Many efforts have been made for revealing the decision-making process of black-box learning machines such as deep neural networks, resulting in useful local and global explanation methods. For local explanation, stochasticity is known to help: a simple method, called SmoothGrad, has improved the visual quality of gradient-based attribution by adding noise in the input space and taking the average over the noise. In this paper, we extend this idea and propose NoiseGrad that enhances both local and global explanation methods. Specifically, NoiseGrad introduces stochasticity in the weight parameter space, such that the decision boundary is perturbed. NoiseGrad is expected to enhance the local explanation, similarly to SmoothGrad, due to the dual relationship between the input perturbation and the decision boundary perturbation. Furthermore, NoiseGrad can be used to enhance global explanations. We evaluate NoiseGrad and its fusion with SmoothGrad – FusionGrad – qualitatively and quantitatively with several evaluation criteria, and show that our novel approach significantly outperforms the baseline methods. Both NoiseGrad and FusionGrad are method-agnostic and as handy as SmoothGrad using simple heuristics for the choice of hyperparameter setting without the need of finetuning.

The evaluation of explanation methods is a research topic that has not yet been explored deeply, however, since explainability is supposed to strengthen trust in artificial intelligence, it is necessary to systematically review and compare explanation methods in order to confirm their correctness.

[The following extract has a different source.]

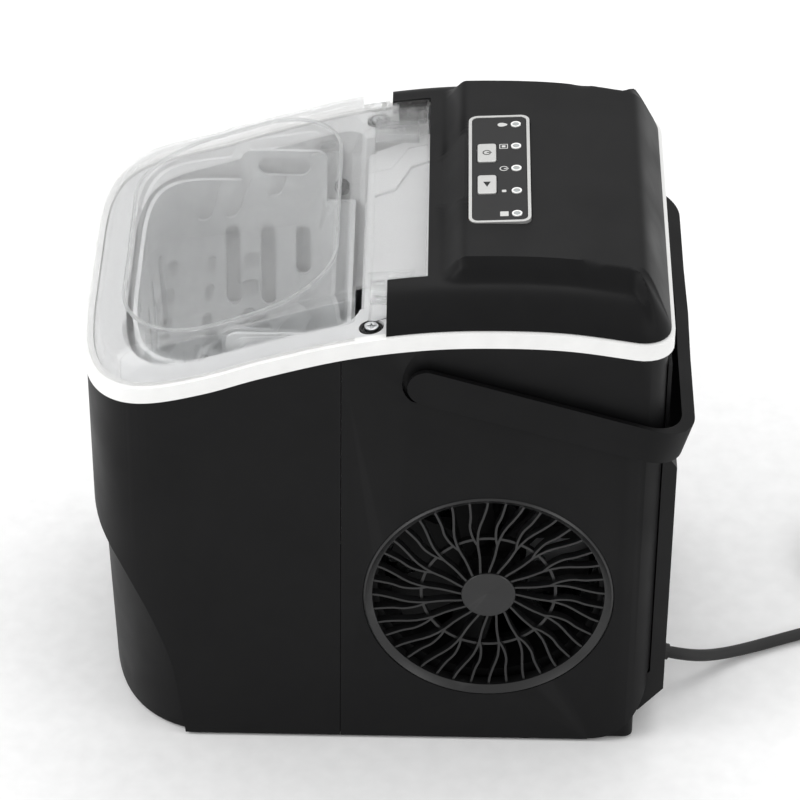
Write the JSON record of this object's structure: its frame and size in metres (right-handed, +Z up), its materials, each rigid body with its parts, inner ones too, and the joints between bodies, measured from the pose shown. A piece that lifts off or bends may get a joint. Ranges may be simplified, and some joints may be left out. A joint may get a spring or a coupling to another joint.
{
  "type": "countertop ice maker",
  "caption": "Countertop bullet-ice maker with a clear lid, a sloping control panel, a side fan grille, a lift-out basket and a folding carry handle.",
  "frame": {"origin": "on the surface it stands on, under the middle of the machine's bounding box, measured without the loose lead", "axes": "+X to the user's right (the fan grille's side), +Y towards the back, +Z up"},
  "size_m": [0.2276, 0.516, 0.2917],
  "materials": {
    "shell": "fine matte",
    "cover": "satin",
    "white": "gloss",
    "liner": "satin",
    "clear": "clear moulded plastic",
    "silver": "silver paint",
    "led": "clear",
    "steel": "plain",
    "copper": "drawn copper",
    "dark": "satin",
    "rubber": "matte",
    "board": "lacquered"
  },
  "bodies": {
    "machine": {"base_tray": "shell", "compressor": "dark", "compressor_mount_front": "rubber", "compressor_mount_rear": "rubber", "condenser": "steel", "control_board": "board", "cord_coil": "rubber", "cord_tie": "dark", "evaporator": "copper", "evaporator_cover": "white", "fan_grille": "shell", "fan_motor": "dark", "fan_shroud": "dark", "flange_screw_left": "steel", "flange_screw_right": "steel", "foot_front_left": "rubber", "foot_front_right": "rubber", "foot_rear_left": "rubber", "foot_rear_right": "rubber", "front_shell": "shell", "handle_pivot_left": "steel", "handle_pivot_right": "steel", "ice_full_sensor_left": "dark", "ice_full_sensor_right": "dark", "indicator_light_1": "led", "indicator_light_2": "led", "indicator_light_3": "led", "indicator_light_4": "led", "indicator_light_5": "led", "inner_bin": "liner", "panel_bezel": "silver", "panel_plate": "dark", "plug": "rubber", "power_cord": "rubber", "rear_cover": "dark", "rear_screw_1": "steel", "rear_screw_2": "steel", "rear_screw_3": "steel", "rear_screw_4": "steel", "rear_shell": "shell", "strain_relief": "rubber", "suction_pipe": "copper", "top_cover": "cover", "tray_bearing": "liner", "tray_motor": "dark", "trim_ring": "white", "water_hose": "clear", "water_pump": "dark"},
    "lid": {"lid": "clear", "lid_pin_left": "clear", "lid_pin_right": "clear"},
    "handle": {"carry_handle": "shell"},
    "power_button": {"power_button": "silver"},
    "select_button": {"select_button": "silver"},
    "fan": {"fan_wheel": "dark"},
    "water_tray": {"water_tray": "liner"},
    "ice_pusher": {"ice_pusher": "white"},
    "ice_basket": {"ice_basket": "white"},
    "drain_plug": {"drain_plug": "dark"}
  },
  "joints": [
    {"name": "lid_hinge", "type": "hinge", "parent": "machine", "child": "lid", "pos_m": [0, 0.01, 0.269], "axis": [-1, 0, 0], "range_deg": [0, 88]},
    {"name": "handle_pivot", "type": "hinge", "parent": "machine", "child": "handle", "pos_m": [0, 0.02, 0.231], "axis": [1, 0, 0], "range_deg": [0, 105]},
    {"name": "power_button_press", "type": "slide", "parent": "machine", "child": "power_button", "axis": [0, 0.0541, -0.9985], "range_m": [0, 0.0006], "stiffness_N_per_m": 900},
    {"name": "select_button_press", "type": "slide", "parent": "machine", "child": "select_button", "axis": [0, 0.0541, -0.9985], "range_m": [0, 0.0006], "stiffness_N_per_m": 900},
    {"name": "fan_spin", "type": "hinge", "parent": "machine", "child": "fan", "pos_m": [0.085, 0.0536, 0.0963], "axis": [1, 0, 0], "continuous": true},
    {"name": "tray_tilt", "type": "hinge", "parent": "machine", "child": "water_tray", "pos_m": [0, 0.03, 0.231], "axis": [1, 0, 0], "range_deg": [0, 45]},
    {"name": "pusher_sweep", "type": "hinge", "parent": "machine", "child": "ice_pusher", "pos_m": [0, 0.03, 0.231], "axis": [-1, 0, 0], "range_deg": [0, 15]},
    {"name": "basket_lift", "type": "slide", "parent": "machine", "child": "ice_basket", "axis": [0, 0, 1], "range_m": [0, 0.003]},
    {"name": "drain_plug_turn", "type": "hinge", "parent": "machine", "child": "drain_plug", "pos_m": [-0.055, -0.095, 0.0058], "axis": [0, 0, -1], "range_deg": [0, 90]}
  ],
  "couplings": [
    {"joint": "pusher_sweep", "follows": "tray_tilt", "ratio": 0.33333}
  ]
}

Until now, no tool exists that exhaustively and speedily allows researchers to quantitatively evaluate explanations of neural network predictions. To increase transparency and reproducibility in the field, we therefore built Quantus – a comprehensive, open-source toolkit in Python that includes a growing, well-organized collection of evaluation metrics and tutorials for evaluating explainable methods. The toolkit has been thoroughly tested and is available under open source license on PyPi.